Another of the former Mexico City mayor’s moves has been to find a place for Omar García Harfuch, who she previously put forward without success for the role of Mexico City mayor. She has also managed to orchestrate the return of Lázaro Cárdenas Batel, a friend of the president’s and now one of her most trusted Cabinet members. Cárdenas Batel was previously a Cabinet coordinator but resigned in March last year after public disagreements between López Obrador and Lázaro Cárdenas Batel’s engineer father, Cuauhtémoc Cárdenas.

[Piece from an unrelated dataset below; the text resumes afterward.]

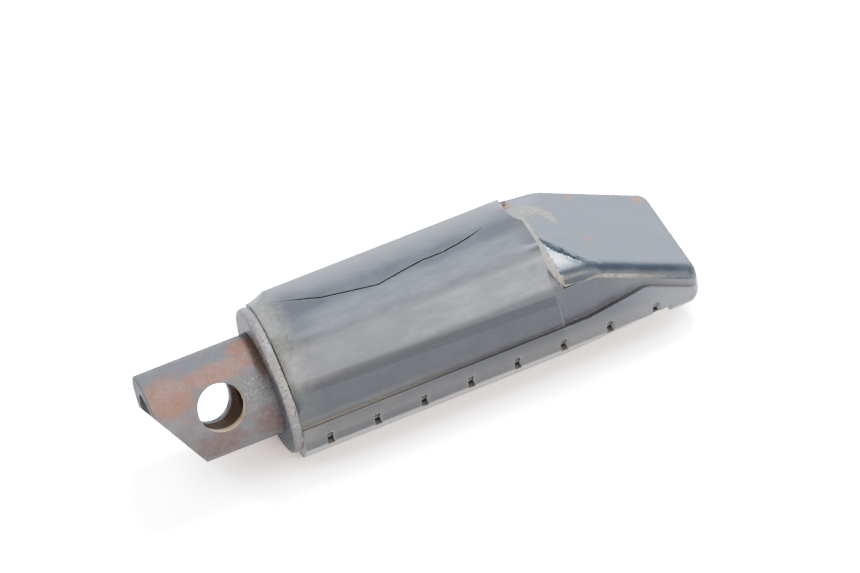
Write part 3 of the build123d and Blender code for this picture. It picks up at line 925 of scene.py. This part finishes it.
    def dirty_and_shade(self, surface: Surface, across: Socket, streaks: Socket) -> None:
        """Paints moss at the washer, a lower slab paler towards its bottom, a dusty tip, ledge and notches,
        and painted shade in the cracks and notches.

        Args:
            surface: The rubber's surface.
            across: Distance from the middle.
            streaks: Streaks along the peg.
        """
        sheet = surface.sheet
        x, z = surface.x, surface.z
        ragged = sheet.calc(Step.ADD, x, sheet.jitter(surface.place, *self.moss_ragged))
        mossy = sheet.both(sheet.fade(ragged, self.moss_length), sheet.fade(z, self.moss_height))
        flecks = sheet.fade(surface.cloud(self.fleck_clouds), self.moss_cover)
        surface.coat(sheet.both(mossy, flecks), self.moss)
        # The lower slab is painted paler towards its bottom and towards the tip.
        slab = sheet.both(sheet.fade(z, self.slab_height), sheet.fade(x, self.slab_cover))
        surface.coat(slab, self.paler_slab)
        surface.coat(sheet.fade(x, self.tip_cover), self.scuff)
        corners = surface.crevice(self.corner_reach)
        outer = sheet.fade(across, self.outer_wall)
        ledge = sheet.both(sheet.band(z, self.ledge_height), outer, sheet.fade(x, self.ledge_cover))
        dusty = sheet.both(ledge, sheet.either(corners, sheet.both(streaks, self.ledge_streaks)))
        in_tread = sheet.fade(z, self.notch_height)
        notch = sheet.both(in_tread, self.beside_notch(surface, self.notch_width), corners)
        tan = sheet.either(dusty, notch, sheet.both(self.flash(surface), outer))
        surface.coat(sheet.both(tan, self.tan_cover), self.tan)
        # Painted shade: cracks and notches darkened from the crevice mask.
        shaded_cracks = sheet.both(surface.crevice(self.crack_reach), self.crevice_shade_cover)
        surface.coat(sheet.both(shaded_cracks, sheet.either(sheet.fade(z, self.crevice_shade_height), in_tread)), self.crevice_shade)

    def rounding(self, surface: Surface, across: Socket) -> Socket:
        """How far the corners are rounded: widely on the sleeve's shoulders, hardly elsewhere.

        Args:
            surface: The rubber's surface.
            across: Distance from the middle.

        Returns:
            The radius.
        """
        sheet = surface.sheet
        shoulder = sheet.both(sheet.fade(across, self.worn_across), sheet.fade(surface.z, self.worn_height))
        worn = sheet.both(shoulder, sheet.fade(surface.x, self.worn_length), self.worn_radius)
        return sheet.calc(Step.ADD, worn, self.edge_radius)

    def flash(self, surface: Surface) -> Socket:
        """A mask of the thin mould lines that run up from each notch's sides to the ledge."""
        sheet = surface.sheet
        beside = self.beside_notch(surface, self.flash_lines)
        place = sheet.both(sheet.fade(surface.x, self.flash_length), sheet.band(surface.z, self.flash_height))
        return sheet.both(beside, place, self.flash_cover)

    def beside_notch(self, surface: Surface, distance: Span) -> Socket:
        """A mask between two distances from the middle of the nearest notch."""
        sheet = surface.sheet
        past_first = sheet.calc(Step.SUBTRACT, surface.x, self.first_notch)
        return sheet.band(sheet.calc(Step.PINGPONG, past_first, self.notch_pitch / 2), distance)


@dataclass
class DressedNode:
    """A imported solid's shape, merged, smoothed and given its finish."""

    node: str
    name: str
    finish: Finish
    smooth_angle: float = math.radians(35.0)
    merge: float = 0.000001
    flat_angle: float = math.radians(0.2)

    def build(self, effects: Effects) -> bpy.types.Object:
        """Makes the piece and lets it stand for its solid.

        Args:
            effects: The shared effects.

        Returns:
            The piece.
        """
        piece = self.merged_copy()
        self.smooth(piece)
        piece.data.materials.clear()
        piece.data.materials.append(self.finish.material(effects))
        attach(piece, ROOT)
        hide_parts(self.node)
        return piece

    def merged_copy(self) -> bpy.types.Object:
        """A copy of the solid's mesh with its loose triangles joined."""
        piece = bpy.data.objects.new(self.name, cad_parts[self.node].data.copy())
        bpy.context.scene.collection.objects.link(piece)
        choose(piece)
        bpy.ops.object.mode_set(mode="EDIT")
        bpy.ops.mesh.select_all(action="SELECT")
        bpy.ops.mesh.remove_doubles(threshold=self.merge)
        bpy.ops.object.mode_set(mode="OBJECT")
        return piece

    def smooth(self, piece: bpy.types.Object) -> None:
        """Smooths the curved faces and keeps the flat ones flat.

        Args:
            piece: The piece.
        """
        choose(piece)
        bpy.ops.object.shade_smooth_by_angle(angle=self.smooth_angle)
        solid = bmesh.new()
        solid.from_mesh(piece.data)
        areas = self.flat_areas(solid)
        corners = [(face, corner.vert) for face in solid.faces for corner in face.loops]
        normals = [self.corner_normal(face, vert, areas) for face, vert in corners]
        solid.free()
        piece.data.normals_split_custom_set(normals)

    def flat_areas(self, solid: bmesh.types.BMesh) -> list[float]:
        """Measures, for each face, the whole flat that it is a part of.

        Args:
            solid: The piece's mesh.

        Returns:
            The flats' areas, in the order of the faces.
        """
        areas = [0.0] * len(solid.faces)
        seen = set()
        for start in solid.faces:
            if start in seen:
                continue
            seen.add(start)
            flat = [start]
            for face in flat:
                for other in {other for edge in face.edges for other in edge.link_faces} - seen:
                    if other.normal.angle(start.normal, 0.0) < self.flat_angle:
                        seen.add(other)
                        flat.append(other)
            whole = sum(face.calc_area() for face in flat)
            for face in flat:
                areas[face.index] = whole
        return areas

    def corner_normal(self, face: bmesh.types.BMFace, corner: bmesh.types.BMVert,
                      areas: list[float]) -> Vector:
        """The mean normal of the faces that meet smoothly at a corner, a wide flat's normal first.

        Args:
            face: The face.
            corner: The corner's vertex.
            areas: Each face's whole flat.

        Returns:
            The normal.
        """
        near = math.cos(self.smooth_angle)
        total = Vector()
        for other in corner.link_faces:
            if other.normal.dot(face.normal) > near:
                total += other.normal * areas[other.index]
        return total.normalized() if total.length else face.normal.copy()


@dataclass(frozen=True)
class Softbox:
    """An area light that faces the peg and stays out of the picture."""

    name: str
    place: Point
    size: tuple[float, float]
    watts: float
    colour: Colour
    aim: Point = (0.05, 0.0, 0.0)

    def build(self) -> bpy.types.Object:
        """Hangs the light."""
        data = bpy.data.lights.new(self.name, "AREA")
        data.shape = "RECTANGLE"
        data.size, data.size_y = self.size
        data.energy = self.watts
        data.color = self.colour
        light = bpy.data.objects.new(self.name, data)
        bpy.context.scene.collection.objects.link(light)
        light.location = self.place
        light.visible_camera = False
        light.rotation_mode = "QUATERNION"
        light.rotation_quaternion = (Vector(self.aim) - Vector(self.place)).to_track_quat("-Z", "Y")
        return light


@dataclass(frozen=True)
class PhotoCamera:
    """The photograph's camera, in degrees and metres, aimed a little beside a point of the peg."""

    azimuth: float = -13.65
    elevation: float = 42.0
    roll: float = -12.22
    distance: float = 0.88659
    centre: Point = (0.048, 0.0, 0.0)
    aim_right: float = 0.00037
    aim_up: float = 0.0064
    focal_pixels: float = 4293.08
    image_width: float = 860.0
    sensor: float = 36.0
    nearest: float = 0.05
    farthest: float = 20.0

    def build(self) -> bpy.types.Object:
        """Sets the camera up and makes it the scene's."""
        azimuth, elevation, roll = (math.radians(a) for a in (self.azimuth, self.elevation, self.roll))
        back = Vector((math.sin(azimuth) * math.cos(elevation), -math.cos(azimuth) * math.cos(elevation),
                       math.sin(elevation)))
        level = Vector((math.cos(azimuth), math.sin(azimuth), 0.0))
        upright = back.cross(level)
        right = math.cos(roll) * level + math.sin(roll) * upright
        up = -math.sin(roll) * level + math.cos(roll) * upright
        target = Vector(self.centre) + self.aim_right * right + self.aim_up * up
        data = bpy.data.cameras.new("photo_camera")
        data.sensor_width = self.sensor
        data.lens = self.focal_pixels / self.image_width * self.sensor
        data.clip_start = self.nearest
        data.clip_end = self.farthest
        camera = bpy.data.objects.new("photo_camera", data)
        bpy.context.scene.collection.objects.link(camera)
        turn = Matrix((right, up, back)).transposed().to_4x4()
        camera.matrix_world = Matrix.Translation(target + self.distance * back) @ turn
        bpy.context.scene.camera = camera
        return camera


@dataclass(frozen=True)
class Studio:
    """White paper under soft light, burnt out in the picture, so it looks brighter than it lights the peg."""

    paper_size: float = 6.0
    paper_colour: Colour = (0.9, 0.89, 0.88)
    paper_glare: Colour = (11.0, 10.7, 10.5)
    paper_shade: Colour = (2.4, 2.05, 1.85)
    paper_middle: tuple[float, float] = (0.05, 0.0)
    shade_reach: float = 0.015
    shade_fade: Ramp = Ramp(0.88, 0.3)
    shade_rays: int = 16
    sky_colour: Colour = (1.0, 0.96, 0.93)
    sky_strength: float = 0.5
    lights: tuple[Softbox, ...] = (
        Softbox("lamp", (0.45, 0.26, 1.08), (0.28, 0.28), 26.0, COOL_LIGHT),
        Softbox("ceiling", (0.1, 0.15, 1.4), (1.2, 1.2), 7.0, COOL_LIGHT),
        Softbox("far_side", (0.75, 0.85, 0.32), (1.3, 0.6), 14.0, COOL_LIGHT),
        Softbox("near_side", (0.38, -1.05, 0.42), (1.1, 0.46), 22.0, WARM_LIGHT),
    )

    def build(self) -> None:
        """Lays the paper, lights the room and hangs the lights."""
        self.lay_paper()
        self.light_room()
        for light in self.lights:
            light.build()

    def lay_paper(self) -> None:
        """Lays the paper under the peg, burnt out for the camera, with a painted shadow where the peg comes
        near.
        """
        choose()
        bpy.ops.mesh.primitive_plane_add(size=self.paper_size, location=(*self.paper_middle, cad_box[0].z))
        paper = bpy.context.object
        paper.name = "paper"
        paper.data.transform(paper.matrix_world)
        paper.matrix_world = Matrix.Identity(4)
        material = bpy.data.materials.new("white_paper")
        material.use_nodes = True
        material.node_tree.nodes.clear()
        sheet = Sheet(material.node_tree)
        seen = sheet.add("ShaderNodeLightPath").outputs["Is Camera Ray"]
        # Painted shadow: an occlusion mask darkens the paper near the peg.
        sky = sheet.add("ShaderNodeAmbientOcclusion", {"Distance": self.shade_reach},
                        samples=self.shade_rays)
        bright = sheet.lay(sheet.fade(sky.outputs["AO"], self.shade_fade), self.paper_glare, self.paper_shade)
        white = sheet.add("ShaderNodeBsdfDiffuse", {"Color": sheet.lay(seen, self.paper_colour, bright)})
        sheet.add("ShaderNodeOutputMaterial", {"Surface": white.outputs[0]})
        paper.data.materials.append(material)

    def light_room(self) -> None:
        """Fills the room with soft light."""
        world = bpy.data.worlds.new("soft_room")
        bpy.context.scene.world = world
        world.use_nodes = True
        background = world.node_tree.nodes["Background"]
        background.inputs["Color"].default_value = (*self.sky_colour, 1.0)
        background.inputs["Strength"].default_value = self.sky_strength


def choose(*objects: bpy.types.Object) -> None:
    """Selects only the given objects and makes the first active.

    Args:
        *objects: The objects to select.
    """
    bpy.ops.object.select_all(action="DESELECT")
    for item in objects:
        item.select_set(True)
    if objects:
        bpy.context.view_layer.objects.active = objects[0]


def main() -> None:
    """Builds the scene, piece by piece."""
    effects = Effects()
    weld = WeldFinish("weld_metal", "weld_steel", metallic=0.6)
    pieces = (
        DressedNode("peg_tube", "rusted_tube", TubeFinish("primed_rusty_steel", "rusted_tube_steel")),
        DressedNode("stop_washer", "worn_washer", WasherFinish("worn_speckled_steel", "worn_washer_steel")),
        DressedNode("washer_weld", "washer_bead", weld),
        DressedNode("end_plate", "painted_plate", PlateFinish("chipped_gloss_paint", "gloss_black_plate",
                                                           edge_radius=0.0009)),
        DressedNode("plate_weld", "plate_beads", weld),
        DressedNode("grip_rubber", "aged_grip", GripFinish("aged_rubber", "aged_black_rubber")),
    )
    for piece in pieces:
        built = piece.build(effects)
        log.info("%s stands for %s: %d faces", built.name, piece.node, len(built.data.polygons))
    Studio().build()
    PhotoCamera().build()


if __name__ == "__main__":
    main()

At the beginning of August, the state governors met with Sheinbaum to discuss common policies and present requests for work on various issues such as water, roads, electricity and containing crime. Not all of these governors are from Sheinbaum’s party, but those who are not are in the minority. Sheinbaum received the governor of Nuevo León, Samuel García, to discuss the issue of Tesla, and the electric car plant that the magnate Elon Musk promised to locate in this state, which is still to be confirmed. García believes things will settle after the U.S. elections. Nuevo León is a prosperous state and central to the president’s interests. López Obrador made sure he took it into account, and now photographs have emerged of a beaming Sheinbaum with García and his wife, Mariana Rodríguez Cantú.

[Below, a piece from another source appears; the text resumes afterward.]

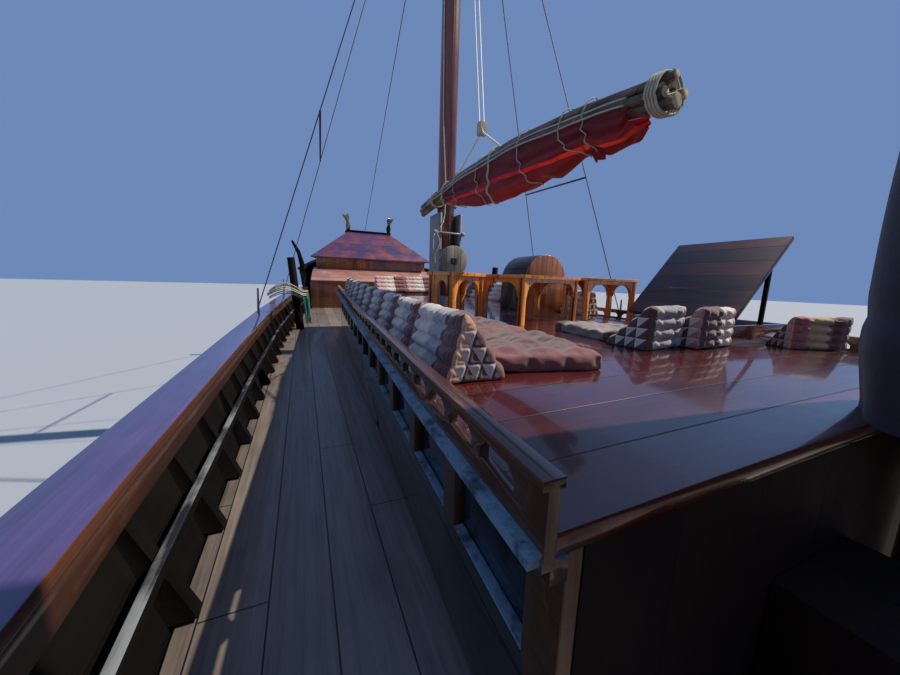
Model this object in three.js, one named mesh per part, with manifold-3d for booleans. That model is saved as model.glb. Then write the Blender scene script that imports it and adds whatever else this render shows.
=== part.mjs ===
// A two-masted wooden junk: a beamy planked hull with bulwarks, a low cabin with a flat sun deck on top, a
// furled battened sail and a raised forecastle and poop.
// Frame: +X to the bow, +Y to port, +Z up, origin amidships on the centreline at the waterline. Millimetres.
import * as THREE from "three";
import { mergeVertices } from "three/addons/utils/BufferGeometryUtils.js";
import Module from "manifold-3d";

const wasm = await Module();
wasm.setup();

// Driving dimensions.
const SEAT = 0.3; // clearance between pieces that touch
const DECK_Z = 1200; // side deck above the water abreast the cabin's after end
const SHEER_LOW_X = -5500; // where the deck line is lowest
const SHEER_FORE = 2.5e-6; // rise of the deck line per mm squared, forward and aft of its low point
const SHEER_AFT = 8e-6;
const DECK_T = 45;
const PLANK_T = 45; // bulwark planking
const BULWARK_H = 750; // deck to the top of the cap rail
const FLARE = 200; // how far the bulwark leans out by its top
const CAP_W = 250;
const CAP_T = 50;
const BEAM_H = 130; // beam under the cap's inner edge
const BEAM_T = 60;
const FRAME_PITCH = 560;
const CABIN_AFT_X = -5000;
const CABIN_FORE_X = 3800;
const CABIN_AFT_HALF = 2080;
const CABIN_FORE_HALF = 1700;
const CABIN_H = 970; // side deck to the roof's edge
const WALL_T = 50;
const ROOF_T = 60;
const ROOF_CAMBER = 25;
const ROOF_OVER = 40; // roof planks past the cabin wall
const SOLE_Z = 250;
const RAIL_H = 130; // pierced board along the roof's edge
const MAST_X = 870;
const MAST_R = 165;
const MAST_TOP_Z = 13400;
const HOUNDS_Z = 11900;
const MIZZEN_X = -5165;
const MIZZEN_R = 140;
const MIZZEN_TOP_Z = 10600;
const MIZZEN_HOUNDS_Z = 9600;
const FORE_X = 7500; // forecastle bulkhead
const FORE_LEDGE_Z = 2550;
const POOP_X = -7600; // poop bulkhead
const POOP_Z = 2200;
const STERN_X = -11000;
const BOW_X = 11300;

// Hull stations. deck: half breadth at the deck; turn, turnZ: half breadth and height where the bilge
// meets the topside; keelZ: lowest point.
const STATIONS = [
  { x: STERN_X, deck: 2300, turn: 1900, turnZ: 900, keelZ: 350 },
  { x: -10000, deck: 2600, turn: 2300, turnZ: 500, keelZ: -250 },
  { x: -8500, deck: 2900, turn: 2720, turnZ: 200, keelZ: -850 },
  { x: -6500, deck: 3130, turn: 3020, turnZ: 50, keelZ: -1200 },
  { x: -4000, deck: 3220, turn: 3110, turnZ: 0, keelZ: -1330 },
  { x: -1000, deck: 3210, turn: 3100, turnZ: 0, keelZ: -1350 },
  { x: 2000, deck: 3120, turn: 2950, turnZ: 50, keelZ: -1280 },
  { x: 4500, deck: 2930, turn: 2600, turnZ: 150, keelZ: -1100 },
  { x: 6500, deck: 2640, turn: 2050, turnZ: 300, keelZ: -800 },
  { x: 8000, deck: 2330, turn: 1450, turnZ: 500, keelZ: -450 },
  { x: 9500, deck: 1950, turn: 900, turnZ: 900, keelZ: 50 },
  { x: 10500, deck: 1650, turn: 560, turnZ: 1300, keelZ: 650 },
  { x: BOW_X, deck: 1400, turn: 400, turnZ: 1650, keelZ: 1250 },
];

// Colours with roughness and metalness.
const FINISHES = {
  hull: [0x2a1a14, 0.5, 0],
  black: [0x15120f, 0.5, 0],
  deck: [0x4b423b, 0.75, 0],
  varnish: [0x5c2416, 0.15, 0],
  rail: [0x4a2a1c, 0.35, 0],
  post: [0x6d3c1c, 0.35, 0],
  glass: [0x1a2530, 0.05, 0],
  ledge: [0x4d6474, 0.5, 0],
  orange: [0xb0621c, 0.3, 0],
  mast: [0x6a2d1a, 0.35, 0],
  grey: [0x7b7d80, 0.7, 0],
  bamboo: [0x7a6547, 0.6, 0],
  sail: [0x9c1620, 0.85, 0],
  canvas: [0x1d232b, 0.9, 0],
  cushion: [0xb9a79b, 0.9, 0],
  steel: [0x9a9a98, 0.35, 1],
  bronze: [0x8c6a35, 0.35, 1],
  cream: [0xd8cfae, 0.9, 0],
  teal: [0x2f8f7c, 0.8, 0],
};

const boat = new THREE.Group();

function solid(geometry) {
  const bare = geometry.clone();
  bare.deleteAttribute("normal");
  bare.deleteAttribute("uv");
  const merged = mergeVertices(bare, 1e-3);
  return new wasm.Manifold(
    new wasm.Mesh({
      numProp: 3,
      vertProperties: merged.attributes.position.array,
      triVerts: new Uint32Array(merged.index.array),
    }),
  );
}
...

Smiles are part of presidential diplomacy. As are snubs. And it was telling that the Morena party’s ally, Gerardo Fernández Noroña from the Labor Party, was the only figure who Sheinbaum failed to kiss at the gathering on August 15. Noroña claims a post, as promised to those who fought for Sheinbaum’s presidency. But now everyone has been appointed bar him, and, true to form, he has not disguised his disgruntlement.
On August 15, Sheinbaum laid out her government’s priorities, which run along the same lines as those of López Obrador’s administration: a moral economy, support for the poor, social welfare programs, educational scholarships, independence and sovereignty. Between one thing and another, she mentioned all the Mexican left-wing bigwigs, from Juárez to Cárdenas, throwing in a handful of women who are not always mentioned, and some feminist policies for good measure.
But if anyone expects her to branch out on her own and leave López Obrador behind, they might be disappointed: “Our adversaries get upset when I talk about López Obrador, they want a disassociation, but I am not going to do it. It is an honor to be with Obrador. He is the best president Mexico has ever had,” she said.